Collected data

>>>

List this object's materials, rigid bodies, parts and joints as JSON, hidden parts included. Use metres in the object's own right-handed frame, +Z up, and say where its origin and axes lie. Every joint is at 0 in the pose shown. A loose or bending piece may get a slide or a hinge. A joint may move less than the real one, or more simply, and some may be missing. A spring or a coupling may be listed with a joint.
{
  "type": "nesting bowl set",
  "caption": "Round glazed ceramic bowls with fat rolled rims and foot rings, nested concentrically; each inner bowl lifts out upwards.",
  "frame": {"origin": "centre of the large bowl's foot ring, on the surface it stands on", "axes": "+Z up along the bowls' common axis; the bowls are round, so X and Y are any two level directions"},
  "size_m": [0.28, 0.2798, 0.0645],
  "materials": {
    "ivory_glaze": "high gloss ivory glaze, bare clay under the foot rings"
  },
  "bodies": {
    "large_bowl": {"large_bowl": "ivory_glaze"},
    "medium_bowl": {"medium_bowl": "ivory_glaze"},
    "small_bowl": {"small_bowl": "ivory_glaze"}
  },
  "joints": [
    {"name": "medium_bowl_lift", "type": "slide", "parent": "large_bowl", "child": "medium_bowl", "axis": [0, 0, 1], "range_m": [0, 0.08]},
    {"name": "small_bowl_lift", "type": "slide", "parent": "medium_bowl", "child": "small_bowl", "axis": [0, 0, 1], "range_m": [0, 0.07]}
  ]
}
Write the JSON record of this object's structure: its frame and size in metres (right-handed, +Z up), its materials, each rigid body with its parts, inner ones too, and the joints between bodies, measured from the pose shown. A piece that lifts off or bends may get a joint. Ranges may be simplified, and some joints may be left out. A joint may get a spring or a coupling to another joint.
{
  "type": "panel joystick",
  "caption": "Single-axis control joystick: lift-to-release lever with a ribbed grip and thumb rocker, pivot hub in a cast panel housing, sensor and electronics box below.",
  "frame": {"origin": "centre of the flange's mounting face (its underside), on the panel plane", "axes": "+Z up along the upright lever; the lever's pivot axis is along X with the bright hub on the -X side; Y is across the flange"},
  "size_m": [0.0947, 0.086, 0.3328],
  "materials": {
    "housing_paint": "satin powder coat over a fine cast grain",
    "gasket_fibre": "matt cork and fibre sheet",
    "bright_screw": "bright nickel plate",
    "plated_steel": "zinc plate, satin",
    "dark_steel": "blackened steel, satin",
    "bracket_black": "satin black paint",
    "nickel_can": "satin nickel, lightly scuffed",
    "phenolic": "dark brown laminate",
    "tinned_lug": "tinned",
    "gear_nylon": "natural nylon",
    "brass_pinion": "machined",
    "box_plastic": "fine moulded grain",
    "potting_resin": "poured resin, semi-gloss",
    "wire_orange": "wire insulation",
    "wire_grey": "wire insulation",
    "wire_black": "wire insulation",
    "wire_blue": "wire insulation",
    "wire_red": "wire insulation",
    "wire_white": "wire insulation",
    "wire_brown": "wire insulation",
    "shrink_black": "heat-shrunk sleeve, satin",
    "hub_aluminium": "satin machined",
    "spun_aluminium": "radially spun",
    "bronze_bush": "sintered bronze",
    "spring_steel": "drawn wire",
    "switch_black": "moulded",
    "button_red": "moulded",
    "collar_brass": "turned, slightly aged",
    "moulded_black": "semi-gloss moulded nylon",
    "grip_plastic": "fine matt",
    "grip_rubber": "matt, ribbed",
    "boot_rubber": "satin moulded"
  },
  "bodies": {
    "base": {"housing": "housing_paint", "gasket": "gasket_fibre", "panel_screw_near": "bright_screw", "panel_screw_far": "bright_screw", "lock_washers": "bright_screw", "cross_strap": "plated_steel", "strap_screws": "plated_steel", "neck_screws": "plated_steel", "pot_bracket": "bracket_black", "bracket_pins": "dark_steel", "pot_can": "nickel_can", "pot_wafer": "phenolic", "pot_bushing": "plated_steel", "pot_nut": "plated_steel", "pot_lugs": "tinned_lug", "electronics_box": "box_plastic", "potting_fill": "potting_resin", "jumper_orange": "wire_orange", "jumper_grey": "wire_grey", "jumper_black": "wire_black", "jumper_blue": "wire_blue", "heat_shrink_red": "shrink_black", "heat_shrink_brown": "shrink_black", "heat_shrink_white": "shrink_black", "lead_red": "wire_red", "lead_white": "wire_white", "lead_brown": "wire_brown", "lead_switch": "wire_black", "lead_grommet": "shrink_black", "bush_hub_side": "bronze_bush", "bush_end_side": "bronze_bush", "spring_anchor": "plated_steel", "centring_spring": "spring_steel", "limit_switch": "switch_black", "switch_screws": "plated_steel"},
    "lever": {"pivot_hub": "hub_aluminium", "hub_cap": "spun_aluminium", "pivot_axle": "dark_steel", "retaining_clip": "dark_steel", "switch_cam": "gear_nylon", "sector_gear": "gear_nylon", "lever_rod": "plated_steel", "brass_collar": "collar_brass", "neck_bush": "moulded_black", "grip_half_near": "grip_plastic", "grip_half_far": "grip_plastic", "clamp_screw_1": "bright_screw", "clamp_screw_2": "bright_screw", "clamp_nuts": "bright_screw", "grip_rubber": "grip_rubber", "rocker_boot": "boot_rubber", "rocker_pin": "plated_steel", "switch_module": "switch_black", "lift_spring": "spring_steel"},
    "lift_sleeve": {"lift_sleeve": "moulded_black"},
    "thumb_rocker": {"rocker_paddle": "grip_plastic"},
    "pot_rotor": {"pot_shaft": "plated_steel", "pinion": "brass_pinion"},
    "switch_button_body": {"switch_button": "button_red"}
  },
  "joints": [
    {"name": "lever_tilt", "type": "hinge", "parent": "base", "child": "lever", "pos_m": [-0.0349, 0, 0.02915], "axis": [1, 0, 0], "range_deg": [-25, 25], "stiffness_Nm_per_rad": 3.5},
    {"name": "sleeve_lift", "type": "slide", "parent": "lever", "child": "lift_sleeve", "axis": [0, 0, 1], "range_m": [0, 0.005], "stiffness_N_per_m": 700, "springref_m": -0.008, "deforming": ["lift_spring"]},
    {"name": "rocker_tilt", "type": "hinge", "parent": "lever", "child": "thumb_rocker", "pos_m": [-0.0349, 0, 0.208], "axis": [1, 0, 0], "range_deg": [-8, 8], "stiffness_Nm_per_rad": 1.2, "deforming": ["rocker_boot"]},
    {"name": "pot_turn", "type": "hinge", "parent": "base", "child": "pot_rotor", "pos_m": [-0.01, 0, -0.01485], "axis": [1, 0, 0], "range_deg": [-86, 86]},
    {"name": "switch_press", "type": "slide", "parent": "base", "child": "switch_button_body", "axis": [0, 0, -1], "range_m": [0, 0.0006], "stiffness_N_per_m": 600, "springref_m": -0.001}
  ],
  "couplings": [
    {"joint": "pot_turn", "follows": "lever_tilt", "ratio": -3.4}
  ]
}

<<<

▸ PROBLEM TO SOLVE:
Reproduce each entry word for word.

▸ SOLUTION TO THIS TASK:
List this object's materials, rigid bodies, parts and joints as JSON, hidden parts included. Use metres in the object's own right-handed frame, +Z up, and say where its origin and axes lie. Every joint is at 0 in the pose shown. A loose or bending piece may get a slide or a hinge. A joint may move less than the real one, or more simply, and some may be missing. A spring or a coupling may be listed with a joint.
{
  "type": "nesting bowl set",
  "caption": "Round glazed ceramic bowls with fat rolled rims and foot rings, nested concentrically; each inner bowl lifts out upwards.",
  "frame": {"origin": "centre of the large bowl's foot ring, on the surface it stands on", "axes": "+Z up along the bowls' common axis; the bowls are round, so X and Y are any two level directions"},
  "size_m": [0.28, 0.2798, 0.0645],
  "materials": {
    "ivory_glaze": "high gloss ivory glaze, bare clay under the foot rings"
  },
  "bodies": {
    "large_bowl": {"large_bowl": "ivory_glaze"},
    "medium_bowl": {"medium_bowl": "ivory_glaze"},
    "small_bowl": {"small_bowl": "ivory_glaze"}
  },
  "joints": [
    {"name": "medium_bowl_lift", "type": "slide", "parent": "large_bowl", "child": "medium_bowl", "axis": [0, 0, 1], "range_m": [0, 0.08]},
    {"name": "small_bowl_lift", "type": "slide", "parent": "medium_bowl", "child": "small_bowl", "axis": [0, 0, 1], "range_m": [0, 0.07]}
  ]
}
Write the JSON record of this object's structure: its frame and size in metres (right-handed, +Z up), its materials, each rigid body with its parts, inner ones too, and the joints between bodies, measured from the pose shown. A piece that lifts off or bends may get a joint. Ranges may be simplified, and some joints may be left out. A joint may get a spring or a coupling to another joint.
{
  "type": "panel joystick",
  "caption": "Single-axis control joystick: lift-to-release lever with a ribbed grip and thumb rocker, pivot hub in a cast panel housing, sensor and electronics box below.",
  "frame": {"origin": "centre of the flange's mounting face (its underside), on the panel plane", "axes": "+Z up along the upright lever; the lever's pivot axis is along X with the bright hub on the -X side; Y is across the flange"},
  "size_m": [0.0947, 0.086, 0.3328],
  "materials": {
    "housing_paint": "satin powder coat over a fine cast grain",
    "gasket_fibre": "matt cork and fibre sheet",
    "bright_screw": "bright nickel plate",
    "plated_steel": "zinc plate, satin",
    "dark_steel": "blackened steel, satin",
    "bracket_black": "satin black paint",
    "nickel_can": "satin nickel, lightly scuffed",
    "phenolic": "dark brown laminate",
    "tinned_lug": "tinned",
    "gear_nylon": "natural nylon",
    "brass_pinion": "machined",
    "box_plastic": "fine moulded grain",
    "potting_resin": "poured resin, semi-gloss",
    "wire_orange": "wire insulation",
    "wire_grey": "wire insulation",
    "wire_black": "wire insulation",
    "wire_blue": "wire insulation",
    "wire_red": "wire insulation",
    "wire_white": "wire insulation",
    "wire_brown": "wire insulation",
    "shrink_black": "heat-shrunk sleeve, satin",
    "hub_aluminium": "satin machined",
    "spun_aluminium": "radially spun",
    "bronze_bush": "sintered bronze",
    "spring_steel": "drawn wire",
    "switch_black": "moulded",
    "button_red": "moulded",
    "collar_brass": "turned, slightly aged",
    "moulded_black": "semi-gloss moulded nylon",
    "grip_plastic": "fine matt",
    "grip_rubber": "matt, ribbed",
    "boot_rubber": "satin moulded"
  },
  "bodies": {
    "base": {"housing": "housing_paint", "gasket": "gasket_fibre", "panel_screw_near": "bright_screw", "panel_screw_far": "bright_screw", "lock_washers": "bright_screw", "cross_strap": "plated_steel", "strap_screws": "plated_steel", "neck_screws": "plated_steel", "pot_bracket": "bracket_black", "bracket_pins": "dark_steel", "pot_can": "nickel_can", "pot_wafer": "phenolic", "pot_bushing": "plated_steel", "pot_nut": "plated_steel", "pot_lugs": "tinned_lug", "electronics_box": "box_plastic", "potting_fill": "potting_resin", "jumper_orange": "wire_orange", "jumper_grey": "wire_grey", "jumper_black": "wire_black", "jumper_blue": "wire_blue", "heat_shrink_red": "shrink_black", "heat_shrink_brown": "shrink_black", "heat_shrink_white": "shrink_black", "lead_red": "wire_red", "lead_white": "wire_white", "lead_brown": "wire_brown", "lead_switch": "wire_black", "lead_grommet": "shrink_black", "bush_hub_side": "bronze_bush", "bush_end_side": "bronze_bush", "spring_anchor": "plated_steel", "centring_spring": "spring_steel", "limit_switch": "switch_black", "switch_screws": "plated_steel"},
    "lever": {"pivot_hub": "hub_aluminium", "hub_cap": "spun_aluminium", "pivot_axle": "dark_steel", "retaining_clip": "dark_steel", "switch_cam": "gear_nylon", "sector_gear": "gear_nylon", "lever_rod": "plated_steel", "brass_collar": "collar_brass", "neck_bush": "moulded_black", "grip_half_near": "grip_plastic", "grip_half_far": "grip_plastic", "clamp_screw_1": "bright_screw", "clamp_screw_2": "bright_screw", "clamp_nuts": "bright_screw", "grip_rubber": "grip_rubber", "rocker_boot": "boot_rubber", "rocker_pin": "plated_steel", "switch_module": "switch_black", "lift_spring": "spring_steel"},
    "lift_sleeve": {"lift_sleeve": "moulded_black"},
    "thumb_rocker": {"rocker_paddle": "grip_plastic"},
    "pot_rotor": {"pot_shaft": "plated_steel", "pinion": "brass_pinion"},
    "switch_button_body": {"switch_button": "button_red"}
  },
  "joints": [
    {"name": "lever_tilt", "type": "hinge", "parent": "base", "child": "lever", "pos_m": [-0.0349, 0, 0.02915], "axis": [1, 0, 0], "range_deg": [-25, 25], "stiffness_Nm_per_rad": 3.5},
    {"name": "sleeve_lift", "type": "slide", "parent": "lever", "child": "lift_sleeve", "axis": [0, 0, 1], "range_m": [0, 0.005], "stiffness_N_per_m": 700, "springref_m": -0.008, "deforming": ["lift_spring"]},
    {"name": "rocker_tilt", "type": "hinge", "parent": "lever", "child": "thumb_rocker", "pos_m": [-0.0349, 0, 0.208], "axis": [1, 0, 0], "range_deg": [-8, 8], "stiffness_Nm_per_rad": 1.2, "deforming": ["rocker_boot"]},
    {"name": "pot_turn", "type": "hinge", "parent": "base", "child": "pot_rotor", "pos_m": [-0.01, 0, -0.01485], "axis": [1, 0, 0], "range_deg": [-86, 86]},
    {"name": "switch_press", "type": "slide", "parent": "base", "child": "switch_button_body", "axis": [0, 0, -1], "range_m": [0, 0.0006], "stiffness_N_per_m": 600, "springref_m": -0.001}
  ],
  "couplings": [
    {"joint": "pot_turn", "follows": "lever_tilt", "ratio": -3.4}
  ]
}